"""

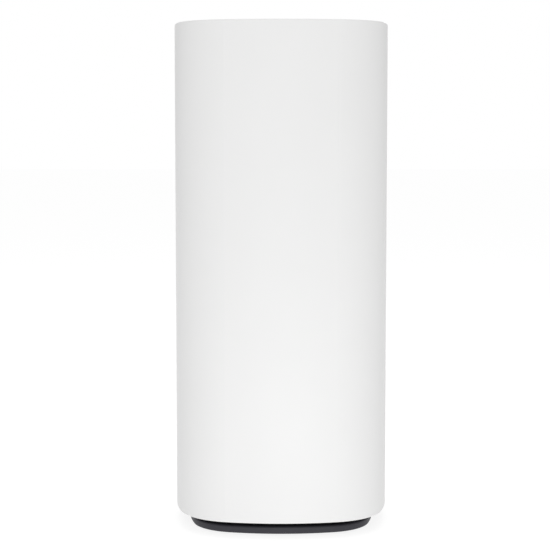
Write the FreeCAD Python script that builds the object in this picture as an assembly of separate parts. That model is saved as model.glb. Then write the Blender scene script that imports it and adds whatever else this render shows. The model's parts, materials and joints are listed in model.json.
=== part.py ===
import FreeCAD, Part

import math
import os

# A tall mesh wifi node. A one-piece white sleeve drops over a dark core: the base, the rear port bay
# and an inner chassis that carries one upright board, its heat sinks and six antennas. Air enters through
# a ring of holes under the sleeve's lower edge and leaves through the perforated cap at the top.
# Millimetres. Origin at the centre of the footprint, on the floor. +Z up, the front faces -Y and the
# port bay faces +Y.

V = FreeCAD.Vector
X_AXIS, Y_AXIS, Z_AXIS = V(1, 0, 0), V(0, 1, 0), V(0, 0, 1)
UP, REAR, FRONT = Z_AXIS, Y_AXIS, V(0, -1, 0)
TOLERANCE = 1e-4

# ---- body outline: four shallow side arcs joined by four tangent corner arcs
BODY_WIDTH = 93.0
NODE_HEIGHT = 217.4
SIDE_RADIUS = 101.5
CORNER_RADIUS = 26.8

# ---- sleeve and cap
SLEEVE_WALL = 2.2
SLEEVE_RIM_ROUND = 0.5
NOTCH_EDGE_ROUND = 0.4
SHADOW_GAP = 5.8  # sleeve's lower edge above the base's lower edge
LEDGE_WIDTH = 3.0
LEDGE_THICKNESS = 2.0
CAP_RECESS = 1.4
CAP_THICKNESS = 1.8
CAP_GAP = 0.35
CAP_EDGE_ROUND = 0.4
CAP_POST_DIAMETER = 5.0

# ---- air holes, in rings that follow the outline
AIR_HOLE_DIAMETER = 1.8
AIR_HOLE_PITCH = 3.5
CAP_RING_FIRST_INSET = 6.6
POST_CLEARANCE = 0.3  # between a cap hole and a post
INTAKE_RING_INSET = 4.95

# ---- base
FOOT_HEIGHT = 0.8
FOOT_WIDTH = 4.0
FOOT_SEAT_DEPTH = 0.8
FOOT_EDGE = 3.4  # bare edge of the base outside the rubber foot
BASE_INSET = 5.85
PLINTH_HEIGHT = 3.15
PLINTH_EDGE_ROUND = 1.0
NECK_INSET = 10.5  # narrow part between the plinth and the flange, which leaves a shadow gap
BASE_WALL = 2.0
BASE_FLOOR = 2.2
BASE_EDGE_ROUND = 0.5
FLANGE_RECESS = 0.8
FLANGE_THICKNESS = 2.0
LIP_WALL = 1.2
LIP_HEIGHT = 3.5
BOSS_DIAMETER = 7.5
BASE_SCREW_X = 24.0
BASE_SCREW_FRONT_Y = -24.0
BASE_SCREW_REAR_Y = 12.5
LABEL_WIDTH, LABEL_DEPTH, LABEL_THICKNESS = 32.0, 18.0, 0.2
LABEL_CORNER = 1.5
LABEL_Y = -4.0

# ---- chassis
CORE_GAP = 0.4
DECK_THICKNESS = 2.0
BOTTOM_DECK_Z = 14.0
TOP_DECK_RING = 3.4
TOP_DECK_CORNER = 11.0  # radius of the deck's pad round each cap screw
LED_BAR_WIDTH = 20.0
RAIL_THICKNESS = 2.0
RAIL_REAR_OVERLAP = 1.8  # rail's rear edge behind the board's rear face
ANTENNA_BAY = 4.2  # space between a side rail and the sleeve's corner arcs
RAIL_WINDOW_HALF, RAIL_WINDOW_HEIGHT = 14.0, 18.0
LOWEST_RAIL_WINDOW_Z = 30.0
TIE_DEPTH, TIE_HEIGHT = 2.5, 10.0
TIE_Y = -26.0
TAB_REACH = 8.5
TAB_THICKNESS = 2.0
TAB_HEIGHT = 9.0

# ---- port bay
PORT_BAY_WIDTH = 45.0  # inside
PORT_BAY_TOP = 84.5
PORT_BAY_CORNER = 7.0
PORT_BAY_SILL_CORNER = 1.5
BAY_WALL = 1.6
BAY_FLOOR = 1.8
BAY_GAP = 0.25
BAY_RECESS = 9.0
BAY_RIM_INSET = 0.35
BAY_RIM_ROUND = 0.3
BAY_SKIRT = 4.2
EAR_THICKNESS = 2.0
PORT_COLUMN = 10.5
ROUND_COLUMN = 12.0  # inlet and pairing button
SWITCH_COLUMN = 9.0
SOCKET_ROWS = (40.5, 57.5)
POWER_ROW = 21.5
USER_ROW = 73.2
CUTOUT_GAP = 0.2

# ---- main board
BOARD_THICKNESS = 1.6
BOARD_HEADROOM = 32.2  # between the board and the top deck
BOARD_GAP = 0.3
JACK_DEPTH = 14.0
BOARD_SCREW_INSET = 4.6
LOWER_SCREW_ROWS = (27.0, 77.0)
TOP_SCREW_DROP = 8.0  # below the board's top edge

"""

Given exercise » Show the data once more, exactly as it was written.

Response to this exercise »
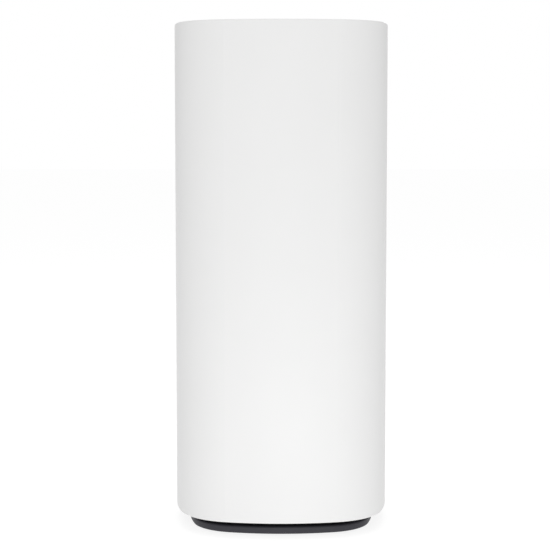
Write the FreeCAD Python script that builds the object in this picture as an assembly of separate parts. That model is saved as model.glb. Then write the Blender scene script that imports it and adds whatever else this render shows. The model's parts, materials and joints are listed in model.json.
=== part.py ===
import FreeCAD, Part

import math
import os

# A tall mesh wifi node. A one-piece white sleeve drops over a dark core: the base, the rear port bay
# and an inner chassis that carries one upright board, its heat sinks and six antennas. Air enters through
# a ring of holes under the sleeve's lower edge and leaves through the perforated cap at the top.
# Millimetres. Origin at the centre of the footprint, on the floor. +Z up, the front faces -Y and the
# port bay faces +Y.

V = FreeCAD.Vector
X_AXIS, Y_AXIS, Z_AXIS = V(1, 0, 0), V(0, 1, 0), V(0, 0, 1)
UP, REAR, FRONT = Z_AXIS, Y_AXIS, V(0, -1, 0)
TOLERANCE = 1e-4

# ---- body outline: four shallow side arcs joined by four tangent corner arcs
BODY_WIDTH = 93.0
NODE_HEIGHT = 217.4
SIDE_RADIUS = 101.5
CORNER_RADIUS = 26.8

# ---- sleeve and cap
SLEEVE_WALL = 2.2
SLEEVE_RIM_ROUND = 0.5
NOTCH_EDGE_ROUND = 0.4
SHADOW_GAP = 5.8  # sleeve's lower edge above the base's lower edge
LEDGE_WIDTH = 3.0
LEDGE_THICKNESS = 2.0
CAP_RECESS = 1.4
CAP_THICKNESS = 1.8
CAP_GAP = 0.35
CAP_EDGE_ROUND = 0.4
CAP_POST_DIAMETER = 5.0

# ---- air holes, in rings that follow the outline
AIR_HOLE_DIAMETER = 1.8
AIR_HOLE_PITCH = 3.5
CAP_RING_FIRST_INSET = 6.6
POST_CLEARANCE = 0.3  # between a cap hole and a post
INTAKE_RING_INSET = 4.95

# ---- base
FOOT_HEIGHT = 0.8
FOOT_WIDTH = 4.0
FOOT_SEAT_DEPTH = 0.8
FOOT_EDGE = 3.4  # bare edge of the base outside the rubber foot
BASE_INSET = 5.85
PLINTH_HEIGHT = 3.15
PLINTH_EDGE_ROUND = 1.0
NECK_INSET = 10.5  # narrow part between the plinth and the flange, which leaves a shadow gap
BASE_WALL = 2.0
BASE_FLOOR = 2.2
BASE_EDGE_ROUND = 0.5
FLANGE_RECESS = 0.8
FLANGE_THICKNESS = 2.0
LIP_WALL = 1.2
LIP_HEIGHT = 3.5
BOSS_DIAMETER = 7.5
BASE_SCREW_X = 24.0
BASE_SCREW_FRONT_Y = -24.0
BASE_SCREW_REAR_Y = 12.5
LABEL_WIDTH, LABEL_DEPTH, LABEL_THICKNESS = 32.0, 18.0, 0.2
LABEL_CORNER = 1.5
LABEL_Y = -4.0

# ---- chassis
CORE_GAP = 0.4
DECK_THICKNESS = 2.0
BOTTOM_DECK_Z = 14.0
TOP_DECK_RING = 3.4
TOP_DECK_CORNER = 11.0  # radius of the deck's pad round each cap screw
LED_BAR_WIDTH = 20.0
RAIL_THICKNESS = 2.0
RAIL_REAR_OVERLAP = 1.8  # rail's rear edge behind the board's rear face
ANTENNA_BAY = 4.2  # space between a side rail and the sleeve's corner arcs
RAIL_WINDOW_HALF, RAIL_WINDOW_HEIGHT = 14.0, 18.0
LOWEST_RAIL_WINDOW_Z = 30.0
TIE_DEPTH, TIE_HEIGHT = 2.5, 10.0
TIE_Y = -26.0
TAB_REACH = 8.5
TAB_THICKNESS = 2.0
TAB_HEIGHT = 9.0

# ---- port bay
PORT_BAY_WIDTH = 45.0  # inside
PORT_BAY_TOP = 84.5
PORT_BAY_CORNER = 7.0
PORT_BAY_SILL_CORNER = 1.5
BAY_WALL = 1.6
BAY_FLOOR = 1.8
BAY_GAP = 0.25
BAY_RECESS = 9.0
BAY_RIM_INSET = 0.35
BAY_RIM_ROUND = 0.3
BAY_SKIRT = 4.2
EAR_THICKNESS = 2.0
PORT_COLUMN = 10.5
ROUND_COLUMN = 12.0  # inlet and pairing button
SWITCH_COLUMN = 9.0
SOCKET_ROWS = (40.5, 57.5)
POWER_ROW = 21.5
USER_ROW = 73.2
CUTOUT_GAP = 0.2

# ---- main board
BOARD_THICKNESS = 1.6
BOARD_HEADROOM = 32.2  # between the board and the top deck
BOARD_GAP = 0.3
JACK_DEPTH = 14.0
BOARD_SCREW_INSET = 4.6
LOWER_SCREW_ROWS = (27.0, 77.0)
TOP_SCREW_DROP = 8.0  # below the board's top edge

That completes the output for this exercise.